[3D code data]

◇ ◇ ◇ ◇ ◇ ◇ ◇

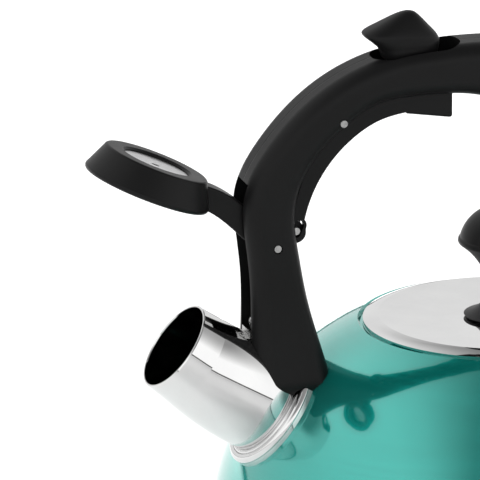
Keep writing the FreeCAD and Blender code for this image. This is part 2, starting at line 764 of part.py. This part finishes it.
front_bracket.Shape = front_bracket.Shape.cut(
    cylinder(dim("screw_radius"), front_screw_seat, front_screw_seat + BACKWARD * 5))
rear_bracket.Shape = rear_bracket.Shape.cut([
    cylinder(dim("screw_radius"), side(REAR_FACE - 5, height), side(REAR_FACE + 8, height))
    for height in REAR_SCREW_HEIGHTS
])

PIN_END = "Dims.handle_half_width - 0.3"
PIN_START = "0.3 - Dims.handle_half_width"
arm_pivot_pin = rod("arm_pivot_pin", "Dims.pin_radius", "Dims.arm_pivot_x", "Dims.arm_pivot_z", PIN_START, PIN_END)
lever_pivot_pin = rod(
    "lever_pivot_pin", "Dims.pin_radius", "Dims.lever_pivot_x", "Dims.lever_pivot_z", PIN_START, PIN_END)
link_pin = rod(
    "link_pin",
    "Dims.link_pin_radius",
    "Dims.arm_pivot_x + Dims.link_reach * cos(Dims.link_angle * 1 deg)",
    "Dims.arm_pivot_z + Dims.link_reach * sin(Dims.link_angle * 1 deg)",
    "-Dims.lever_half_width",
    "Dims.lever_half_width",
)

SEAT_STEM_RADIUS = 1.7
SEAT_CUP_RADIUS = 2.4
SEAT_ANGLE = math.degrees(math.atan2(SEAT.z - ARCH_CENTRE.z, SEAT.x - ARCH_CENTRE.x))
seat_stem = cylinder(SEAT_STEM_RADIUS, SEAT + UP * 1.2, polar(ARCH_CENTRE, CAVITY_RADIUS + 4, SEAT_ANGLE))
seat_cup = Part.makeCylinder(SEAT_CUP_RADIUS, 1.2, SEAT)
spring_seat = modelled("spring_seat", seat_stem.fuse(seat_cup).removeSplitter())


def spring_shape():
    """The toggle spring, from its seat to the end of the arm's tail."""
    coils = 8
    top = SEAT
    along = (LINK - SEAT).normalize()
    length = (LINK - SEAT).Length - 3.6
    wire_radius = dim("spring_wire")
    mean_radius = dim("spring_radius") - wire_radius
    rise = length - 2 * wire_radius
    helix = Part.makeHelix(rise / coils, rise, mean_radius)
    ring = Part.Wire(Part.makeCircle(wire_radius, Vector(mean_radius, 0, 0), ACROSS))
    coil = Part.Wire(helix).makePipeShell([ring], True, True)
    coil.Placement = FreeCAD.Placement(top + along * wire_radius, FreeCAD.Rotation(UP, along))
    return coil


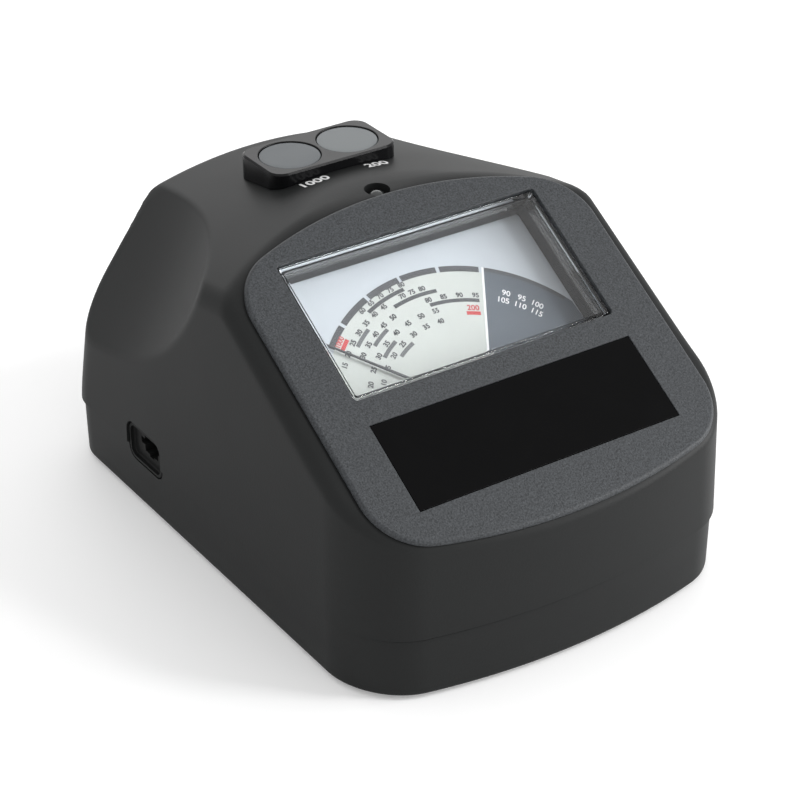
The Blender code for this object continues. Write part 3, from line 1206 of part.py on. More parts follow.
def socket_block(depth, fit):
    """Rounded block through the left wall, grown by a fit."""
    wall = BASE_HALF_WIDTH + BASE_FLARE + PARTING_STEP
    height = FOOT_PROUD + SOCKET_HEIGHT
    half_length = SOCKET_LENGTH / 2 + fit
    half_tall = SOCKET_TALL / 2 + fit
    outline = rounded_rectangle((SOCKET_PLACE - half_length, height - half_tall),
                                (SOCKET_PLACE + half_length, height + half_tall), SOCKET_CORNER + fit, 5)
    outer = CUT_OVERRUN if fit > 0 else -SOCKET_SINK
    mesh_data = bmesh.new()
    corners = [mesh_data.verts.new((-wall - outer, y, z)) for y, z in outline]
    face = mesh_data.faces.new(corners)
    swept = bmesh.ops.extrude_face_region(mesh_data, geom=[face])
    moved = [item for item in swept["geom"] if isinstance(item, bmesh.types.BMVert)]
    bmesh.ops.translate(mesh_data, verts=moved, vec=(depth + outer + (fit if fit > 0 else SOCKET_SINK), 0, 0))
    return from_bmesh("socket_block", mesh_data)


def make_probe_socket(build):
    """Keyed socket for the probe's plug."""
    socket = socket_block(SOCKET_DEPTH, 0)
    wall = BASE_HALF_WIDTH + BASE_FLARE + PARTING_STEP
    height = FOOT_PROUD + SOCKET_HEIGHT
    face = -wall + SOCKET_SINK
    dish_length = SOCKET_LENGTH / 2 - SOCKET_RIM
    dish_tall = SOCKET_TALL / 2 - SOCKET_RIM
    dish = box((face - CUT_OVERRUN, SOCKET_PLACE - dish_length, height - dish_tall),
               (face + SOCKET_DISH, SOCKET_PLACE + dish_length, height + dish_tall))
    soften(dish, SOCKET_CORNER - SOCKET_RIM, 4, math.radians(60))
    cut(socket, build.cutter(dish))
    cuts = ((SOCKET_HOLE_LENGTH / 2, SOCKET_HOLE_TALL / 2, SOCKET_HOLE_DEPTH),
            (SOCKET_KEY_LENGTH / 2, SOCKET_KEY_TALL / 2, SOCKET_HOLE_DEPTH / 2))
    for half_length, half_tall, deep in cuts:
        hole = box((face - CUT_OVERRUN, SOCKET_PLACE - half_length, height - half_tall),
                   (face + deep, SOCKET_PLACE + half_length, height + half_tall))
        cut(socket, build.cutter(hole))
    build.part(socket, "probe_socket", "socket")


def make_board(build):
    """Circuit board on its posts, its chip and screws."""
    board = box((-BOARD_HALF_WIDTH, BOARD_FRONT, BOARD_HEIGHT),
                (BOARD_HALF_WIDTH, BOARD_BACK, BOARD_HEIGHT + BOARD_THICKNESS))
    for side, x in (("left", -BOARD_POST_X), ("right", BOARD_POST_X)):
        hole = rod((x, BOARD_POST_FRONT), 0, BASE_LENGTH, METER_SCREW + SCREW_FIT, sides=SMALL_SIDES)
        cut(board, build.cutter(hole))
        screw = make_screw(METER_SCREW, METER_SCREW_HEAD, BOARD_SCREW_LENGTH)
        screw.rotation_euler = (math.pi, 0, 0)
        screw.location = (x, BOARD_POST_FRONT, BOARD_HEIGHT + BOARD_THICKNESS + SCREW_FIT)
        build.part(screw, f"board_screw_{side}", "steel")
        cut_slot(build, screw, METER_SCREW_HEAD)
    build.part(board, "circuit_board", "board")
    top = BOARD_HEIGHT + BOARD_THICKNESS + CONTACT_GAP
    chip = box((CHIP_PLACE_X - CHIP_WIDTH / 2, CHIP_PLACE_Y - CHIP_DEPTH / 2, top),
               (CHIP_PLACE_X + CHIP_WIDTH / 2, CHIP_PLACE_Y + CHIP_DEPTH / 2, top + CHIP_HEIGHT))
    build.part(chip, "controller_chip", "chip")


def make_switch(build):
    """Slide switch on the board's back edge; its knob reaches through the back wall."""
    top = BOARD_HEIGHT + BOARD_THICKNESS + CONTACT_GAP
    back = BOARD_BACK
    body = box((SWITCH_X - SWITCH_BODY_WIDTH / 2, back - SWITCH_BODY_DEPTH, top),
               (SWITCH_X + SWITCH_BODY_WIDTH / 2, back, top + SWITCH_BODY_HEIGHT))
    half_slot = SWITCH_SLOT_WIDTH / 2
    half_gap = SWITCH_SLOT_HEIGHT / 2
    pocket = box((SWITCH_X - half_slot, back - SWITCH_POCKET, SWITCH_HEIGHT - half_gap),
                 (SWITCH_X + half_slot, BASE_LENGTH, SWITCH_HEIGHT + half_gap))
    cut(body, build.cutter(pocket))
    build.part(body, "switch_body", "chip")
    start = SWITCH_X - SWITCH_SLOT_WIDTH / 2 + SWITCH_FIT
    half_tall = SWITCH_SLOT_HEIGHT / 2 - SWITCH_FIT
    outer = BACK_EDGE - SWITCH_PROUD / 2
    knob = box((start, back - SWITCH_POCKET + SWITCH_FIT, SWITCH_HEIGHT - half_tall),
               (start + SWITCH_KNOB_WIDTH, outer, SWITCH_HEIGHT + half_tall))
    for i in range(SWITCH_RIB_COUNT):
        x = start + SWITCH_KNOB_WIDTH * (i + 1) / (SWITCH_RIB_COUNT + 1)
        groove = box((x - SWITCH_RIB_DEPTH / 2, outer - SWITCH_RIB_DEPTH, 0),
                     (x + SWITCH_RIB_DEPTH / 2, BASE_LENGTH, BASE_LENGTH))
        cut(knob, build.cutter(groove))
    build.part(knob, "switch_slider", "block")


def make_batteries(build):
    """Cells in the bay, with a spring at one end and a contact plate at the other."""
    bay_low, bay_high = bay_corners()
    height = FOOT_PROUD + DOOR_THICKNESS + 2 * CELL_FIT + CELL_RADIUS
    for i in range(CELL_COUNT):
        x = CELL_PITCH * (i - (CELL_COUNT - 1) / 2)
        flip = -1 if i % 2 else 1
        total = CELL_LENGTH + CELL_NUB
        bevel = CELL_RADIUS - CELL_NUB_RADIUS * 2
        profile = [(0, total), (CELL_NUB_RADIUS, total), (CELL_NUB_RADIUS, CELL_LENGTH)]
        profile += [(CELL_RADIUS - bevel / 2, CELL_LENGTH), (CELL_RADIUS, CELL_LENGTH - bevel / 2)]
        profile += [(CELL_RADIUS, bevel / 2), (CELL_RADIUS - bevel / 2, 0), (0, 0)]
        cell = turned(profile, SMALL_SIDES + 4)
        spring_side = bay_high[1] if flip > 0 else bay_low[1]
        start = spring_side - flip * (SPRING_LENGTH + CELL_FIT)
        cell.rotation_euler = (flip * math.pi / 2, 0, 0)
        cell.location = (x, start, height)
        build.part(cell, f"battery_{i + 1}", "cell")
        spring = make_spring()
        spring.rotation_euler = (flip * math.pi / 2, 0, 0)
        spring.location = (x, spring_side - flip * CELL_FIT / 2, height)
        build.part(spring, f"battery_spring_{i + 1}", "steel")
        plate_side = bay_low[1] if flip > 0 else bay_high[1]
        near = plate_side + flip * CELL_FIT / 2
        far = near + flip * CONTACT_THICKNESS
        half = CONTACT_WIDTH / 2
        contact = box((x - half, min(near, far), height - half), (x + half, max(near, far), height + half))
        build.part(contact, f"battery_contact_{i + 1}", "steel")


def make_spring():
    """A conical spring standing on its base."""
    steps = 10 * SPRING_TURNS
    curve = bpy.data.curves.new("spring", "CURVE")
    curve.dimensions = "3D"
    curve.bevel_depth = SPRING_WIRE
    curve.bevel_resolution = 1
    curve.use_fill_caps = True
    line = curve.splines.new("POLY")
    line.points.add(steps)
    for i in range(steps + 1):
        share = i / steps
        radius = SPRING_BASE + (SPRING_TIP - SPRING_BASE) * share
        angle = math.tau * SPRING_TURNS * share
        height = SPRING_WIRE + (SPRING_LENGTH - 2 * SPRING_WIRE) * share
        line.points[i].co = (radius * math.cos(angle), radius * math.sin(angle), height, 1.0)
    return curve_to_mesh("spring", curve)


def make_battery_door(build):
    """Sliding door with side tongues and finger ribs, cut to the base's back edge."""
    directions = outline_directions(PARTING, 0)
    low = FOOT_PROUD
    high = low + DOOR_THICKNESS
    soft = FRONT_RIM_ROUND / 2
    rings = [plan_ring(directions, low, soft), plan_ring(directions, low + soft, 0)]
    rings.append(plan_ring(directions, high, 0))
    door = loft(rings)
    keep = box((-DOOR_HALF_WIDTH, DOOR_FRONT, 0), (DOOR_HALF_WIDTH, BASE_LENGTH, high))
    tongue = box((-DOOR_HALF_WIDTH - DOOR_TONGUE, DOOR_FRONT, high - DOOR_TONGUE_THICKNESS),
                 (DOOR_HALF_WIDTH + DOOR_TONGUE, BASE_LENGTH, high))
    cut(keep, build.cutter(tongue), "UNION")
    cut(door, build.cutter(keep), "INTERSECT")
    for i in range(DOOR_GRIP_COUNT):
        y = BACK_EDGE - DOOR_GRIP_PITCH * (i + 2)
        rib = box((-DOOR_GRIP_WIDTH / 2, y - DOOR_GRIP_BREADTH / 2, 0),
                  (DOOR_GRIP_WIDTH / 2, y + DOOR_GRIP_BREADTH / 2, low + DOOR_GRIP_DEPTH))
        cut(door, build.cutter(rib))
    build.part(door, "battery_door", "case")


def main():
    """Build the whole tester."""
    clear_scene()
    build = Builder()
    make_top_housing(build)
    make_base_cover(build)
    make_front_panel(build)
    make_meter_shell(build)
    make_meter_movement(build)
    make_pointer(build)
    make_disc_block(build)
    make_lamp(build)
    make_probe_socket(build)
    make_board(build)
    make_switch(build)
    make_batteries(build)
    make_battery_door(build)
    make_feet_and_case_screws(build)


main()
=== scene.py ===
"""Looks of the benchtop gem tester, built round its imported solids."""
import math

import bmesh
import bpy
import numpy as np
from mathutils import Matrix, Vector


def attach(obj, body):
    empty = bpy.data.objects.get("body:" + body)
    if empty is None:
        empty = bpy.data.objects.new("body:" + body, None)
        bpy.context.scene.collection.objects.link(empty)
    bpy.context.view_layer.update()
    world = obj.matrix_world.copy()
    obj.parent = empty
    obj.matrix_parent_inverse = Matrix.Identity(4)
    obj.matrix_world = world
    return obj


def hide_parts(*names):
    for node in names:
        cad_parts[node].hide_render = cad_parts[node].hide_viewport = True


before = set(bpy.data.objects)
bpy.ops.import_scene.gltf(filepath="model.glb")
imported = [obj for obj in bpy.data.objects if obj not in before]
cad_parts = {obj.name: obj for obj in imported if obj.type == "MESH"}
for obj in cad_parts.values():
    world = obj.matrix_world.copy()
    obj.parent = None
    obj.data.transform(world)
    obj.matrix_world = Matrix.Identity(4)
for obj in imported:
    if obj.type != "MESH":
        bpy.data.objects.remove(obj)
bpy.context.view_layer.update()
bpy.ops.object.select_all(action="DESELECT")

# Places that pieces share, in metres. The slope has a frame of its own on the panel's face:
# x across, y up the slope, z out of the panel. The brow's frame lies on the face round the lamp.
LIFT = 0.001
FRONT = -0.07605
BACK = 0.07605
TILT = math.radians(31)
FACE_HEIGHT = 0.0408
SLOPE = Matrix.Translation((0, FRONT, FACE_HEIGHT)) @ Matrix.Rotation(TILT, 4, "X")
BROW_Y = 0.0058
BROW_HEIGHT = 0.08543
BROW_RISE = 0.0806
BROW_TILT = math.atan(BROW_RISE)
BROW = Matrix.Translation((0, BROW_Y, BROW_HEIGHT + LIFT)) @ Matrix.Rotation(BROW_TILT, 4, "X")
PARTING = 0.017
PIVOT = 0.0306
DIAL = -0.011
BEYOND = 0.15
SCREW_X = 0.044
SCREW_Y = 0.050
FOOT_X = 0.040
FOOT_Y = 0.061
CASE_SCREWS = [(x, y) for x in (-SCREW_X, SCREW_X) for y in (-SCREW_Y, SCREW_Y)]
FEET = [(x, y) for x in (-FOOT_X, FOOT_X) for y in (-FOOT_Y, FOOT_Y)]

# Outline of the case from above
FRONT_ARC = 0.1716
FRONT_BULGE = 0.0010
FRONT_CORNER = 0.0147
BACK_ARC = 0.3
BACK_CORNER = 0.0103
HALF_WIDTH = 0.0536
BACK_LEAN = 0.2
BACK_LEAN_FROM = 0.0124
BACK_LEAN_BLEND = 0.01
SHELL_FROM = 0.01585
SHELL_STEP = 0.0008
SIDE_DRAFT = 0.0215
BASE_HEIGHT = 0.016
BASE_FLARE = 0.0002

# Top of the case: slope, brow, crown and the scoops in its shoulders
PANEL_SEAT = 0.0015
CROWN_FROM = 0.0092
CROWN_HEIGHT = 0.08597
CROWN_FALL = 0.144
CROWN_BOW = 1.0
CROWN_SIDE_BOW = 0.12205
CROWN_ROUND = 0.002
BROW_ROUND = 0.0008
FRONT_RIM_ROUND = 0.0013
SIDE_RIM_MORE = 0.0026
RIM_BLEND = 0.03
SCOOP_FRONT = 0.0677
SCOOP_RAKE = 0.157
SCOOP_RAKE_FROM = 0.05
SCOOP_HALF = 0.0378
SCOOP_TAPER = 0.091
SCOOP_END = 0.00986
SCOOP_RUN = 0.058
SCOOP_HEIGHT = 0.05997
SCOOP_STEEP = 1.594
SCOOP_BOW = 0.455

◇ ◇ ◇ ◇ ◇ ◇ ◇

Repeat the entries above verbatim, but only from the line that has "make_lamp(build)" down to the line that has "obj.parent = empty", inclusive.

Response to this task
    make_lamp(build)
    make_probe_socket(build)
    make_board(build)
    make_switch(build)
    make_batteries(build)
    make_battery_door(build)
    make_feet_and_case_screws(build)


main()
=== scene.py ===
"""Looks of the benchtop gem tester, built round its imported solids."""
import math

import bmesh
import bpy
import numpy as np
from mathutils import Matrix, Vector


def attach(obj, body):
    empty = bpy.data.objects.get("body:" + body)
    if empty is None:
        empty = bpy.data.objects.new("body:" + body, None)
        bpy.context.scene.collection.objects.link(empty)
    bpy.context.view_layer.update()
    world = obj.matrix_world.copy()
    obj.parent = empty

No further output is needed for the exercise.